• _What is required_
Repeat every line below exactly as it reads.

• _Provided material_
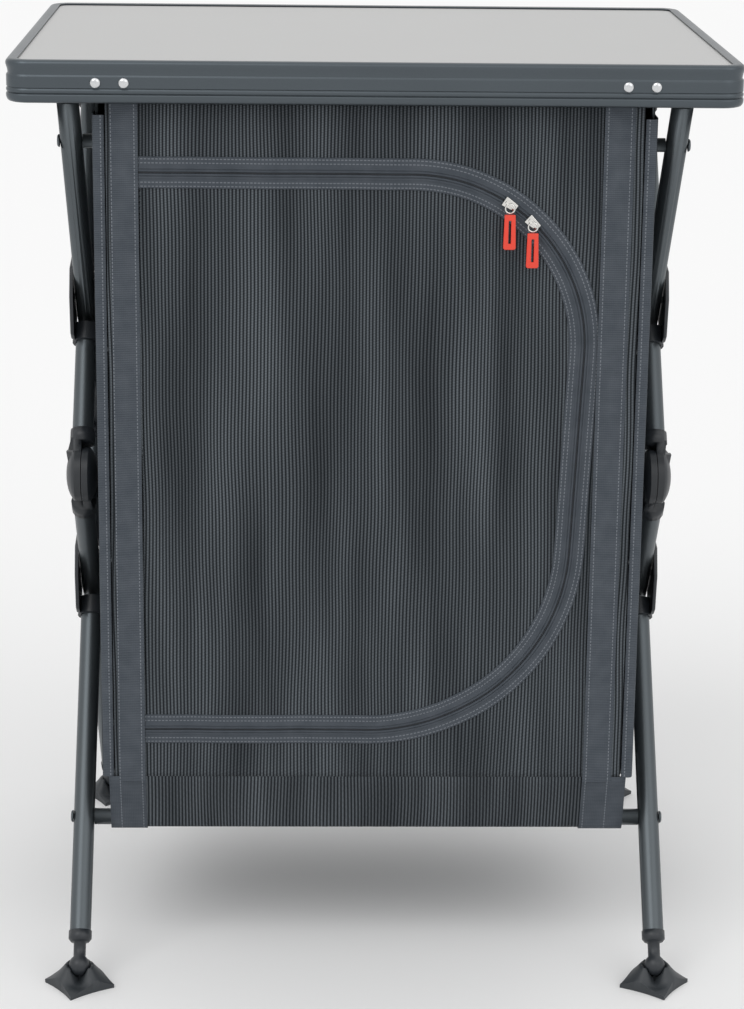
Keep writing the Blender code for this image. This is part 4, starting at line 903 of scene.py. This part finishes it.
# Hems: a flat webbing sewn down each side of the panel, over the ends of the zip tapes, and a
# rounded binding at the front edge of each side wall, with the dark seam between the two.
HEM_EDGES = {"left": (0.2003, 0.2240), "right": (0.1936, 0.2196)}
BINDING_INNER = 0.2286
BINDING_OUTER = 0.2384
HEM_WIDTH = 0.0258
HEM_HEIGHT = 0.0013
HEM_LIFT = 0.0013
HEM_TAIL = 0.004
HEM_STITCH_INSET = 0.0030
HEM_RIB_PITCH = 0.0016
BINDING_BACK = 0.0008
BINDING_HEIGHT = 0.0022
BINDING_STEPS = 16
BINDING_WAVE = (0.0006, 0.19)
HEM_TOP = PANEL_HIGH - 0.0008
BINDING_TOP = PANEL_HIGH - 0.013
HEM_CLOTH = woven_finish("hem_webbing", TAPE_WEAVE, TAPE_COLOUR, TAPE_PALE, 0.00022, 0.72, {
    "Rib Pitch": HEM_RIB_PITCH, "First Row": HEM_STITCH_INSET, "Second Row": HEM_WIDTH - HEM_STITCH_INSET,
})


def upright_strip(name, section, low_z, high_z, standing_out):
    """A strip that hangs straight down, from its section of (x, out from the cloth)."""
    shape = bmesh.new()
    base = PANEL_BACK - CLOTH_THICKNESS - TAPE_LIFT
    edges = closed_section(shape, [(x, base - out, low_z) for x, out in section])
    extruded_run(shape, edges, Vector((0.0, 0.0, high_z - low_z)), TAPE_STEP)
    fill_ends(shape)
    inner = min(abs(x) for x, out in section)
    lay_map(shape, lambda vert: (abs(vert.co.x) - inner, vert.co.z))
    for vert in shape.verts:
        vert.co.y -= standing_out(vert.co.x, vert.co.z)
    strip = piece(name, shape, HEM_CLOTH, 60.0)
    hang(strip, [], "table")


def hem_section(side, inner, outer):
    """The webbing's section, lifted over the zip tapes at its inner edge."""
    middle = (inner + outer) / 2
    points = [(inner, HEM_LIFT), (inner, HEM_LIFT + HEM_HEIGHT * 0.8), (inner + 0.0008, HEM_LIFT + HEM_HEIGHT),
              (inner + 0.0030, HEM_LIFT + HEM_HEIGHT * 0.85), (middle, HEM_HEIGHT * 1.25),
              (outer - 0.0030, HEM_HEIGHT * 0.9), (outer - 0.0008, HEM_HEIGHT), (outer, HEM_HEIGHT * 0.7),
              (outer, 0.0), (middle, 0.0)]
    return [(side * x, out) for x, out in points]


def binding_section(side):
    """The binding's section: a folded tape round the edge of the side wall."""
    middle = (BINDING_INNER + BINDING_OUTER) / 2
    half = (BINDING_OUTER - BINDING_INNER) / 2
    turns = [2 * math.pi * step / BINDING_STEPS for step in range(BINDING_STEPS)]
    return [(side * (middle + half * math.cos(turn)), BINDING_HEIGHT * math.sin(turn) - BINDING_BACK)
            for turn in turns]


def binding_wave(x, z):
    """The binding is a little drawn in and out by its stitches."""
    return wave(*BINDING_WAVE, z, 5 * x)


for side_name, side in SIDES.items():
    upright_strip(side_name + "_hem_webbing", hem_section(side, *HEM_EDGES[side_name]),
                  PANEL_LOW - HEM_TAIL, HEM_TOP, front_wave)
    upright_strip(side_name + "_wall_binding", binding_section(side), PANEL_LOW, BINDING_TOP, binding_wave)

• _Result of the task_
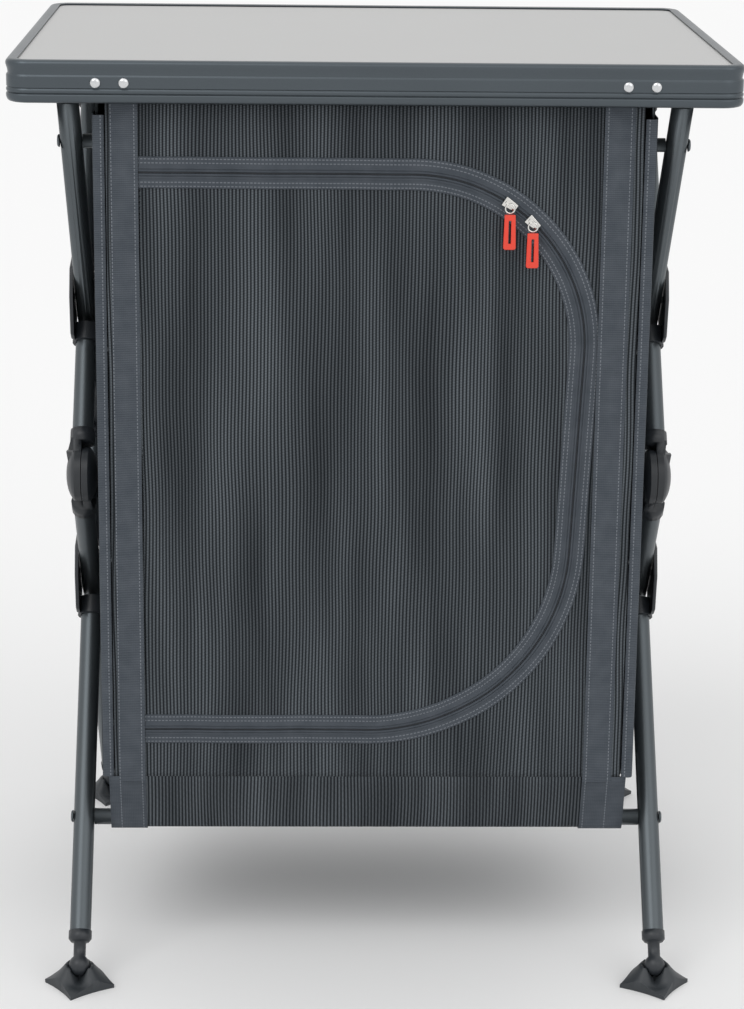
Keep writing the Blender code for this image. This is part 4, starting at line 903 of scene.py. This part finishes it.
# Hems: a flat webbing sewn down each side of the panel, over the ends of the zip tapes, and a
# rounded binding at the front edge of each side wall, with the dark seam between the two.
HEM_EDGES = {"left": (0.2003, 0.2240), "right": (0.1936, 0.2196)}
BINDING_INNER = 0.2286
BINDING_OUTER = 0.2384
HEM_WIDTH = 0.0258
HEM_HEIGHT = 0.0013
HEM_LIFT = 0.0013
HEM_TAIL = 0.004
HEM_STITCH_INSET = 0.0030
HEM_RIB_PITCH = 0.0016
BINDING_BACK = 0.0008
BINDING_HEIGHT = 0.0022
BINDING_STEPS = 16
BINDING_WAVE = (0.0006, 0.19)
HEM_TOP = PANEL_HIGH - 0.0008
BINDING_TOP = PANEL_HIGH - 0.013
HEM_CLOTH = woven_finish("hem_webbing", TAPE_WEAVE, TAPE_COLOUR, TAPE_PALE, 0.00022, 0.72, {
    "Rib Pitch": HEM_RIB_PITCH, "First Row": HEM_STITCH_INSET, "Second Row": HEM_WIDTH - HEM_STITCH_INSET,
})


def upright_strip(name, section, low_z, high_z, standing_out):
    """A strip that hangs straight down, from its section of (x, out from the cloth)."""
    shape = bmesh.new()
    base = PANEL_BACK - CLOTH_THICKNESS - TAPE_LIFT
    edges = closed_section(shape, [(x, base - out, low_z) for x, out in section])
    extruded_run(shape, edges, Vector((0.0, 0.0, high_z - low_z)), TAPE_STEP)
    fill_ends(shape)
    inner = min(abs(x) for x, out in section)
    lay_map(shape, lambda vert: (abs(vert.co.x) - inner, vert.co.z))
    for vert in shape.verts:
        vert.co.y -= standing_out(vert.co.x, vert.co.z)
    strip = piece(name, shape, HEM_CLOTH, 60.0)
    hang(strip, [], "table")


def hem_section(side, inner, outer):
    """The webbing's section, lifted over the zip tapes at its inner edge."""
    middle = (inner + outer) / 2
    points = [(inner, HEM_LIFT), (inner, HEM_LIFT + HEM_HEIGHT * 0.8), (inner + 0.0008, HEM_LIFT + HEM_HEIGHT),
              (inner + 0.0030, HEM_LIFT + HEM_HEIGHT * 0.85), (middle, HEM_HEIGHT * 1.25),
              (outer - 0.0030, HEM_HEIGHT * 0.9), (outer - 0.0008, HEM_HEIGHT), (outer, HEM_HEIGHT * 0.7),
              (outer, 0.0), (middle, 0.0)]
    return [(side * x, out) for x, out in points]


def binding_section(side):
    """The binding's section: a folded tape round the edge of the side wall."""
    middle = (BINDING_INNER + BINDING_OUTER) / 2
    half = (BINDING_OUTER - BINDING_INNER) / 2
    turns = [2 * math.pi * step / BINDING_STEPS for step in range(BINDING_STEPS)]
    return [(side * (middle + half * math.cos(turn)), BINDING_HEIGHT * math.sin(turn) - BINDING_BACK)
            for turn in turns]


def binding_wave(x, z):
    """The binding is a little drawn in and out by its stitches."""
    return wave(*BINDING_WAVE, z, 5 * x)


for side_name, side in SIDES.items():
    upright_strip(side_name + "_hem_webbing", hem_section(side, *HEM_EDGES[side_name]),
                  PANEL_LOW - HEM_TAIL, HEM_TOP, front_wave)
    upright_strip(side_name + "_wall_binding", binding_section(side), PANEL_LOW, BINDING_TOP, binding_wave)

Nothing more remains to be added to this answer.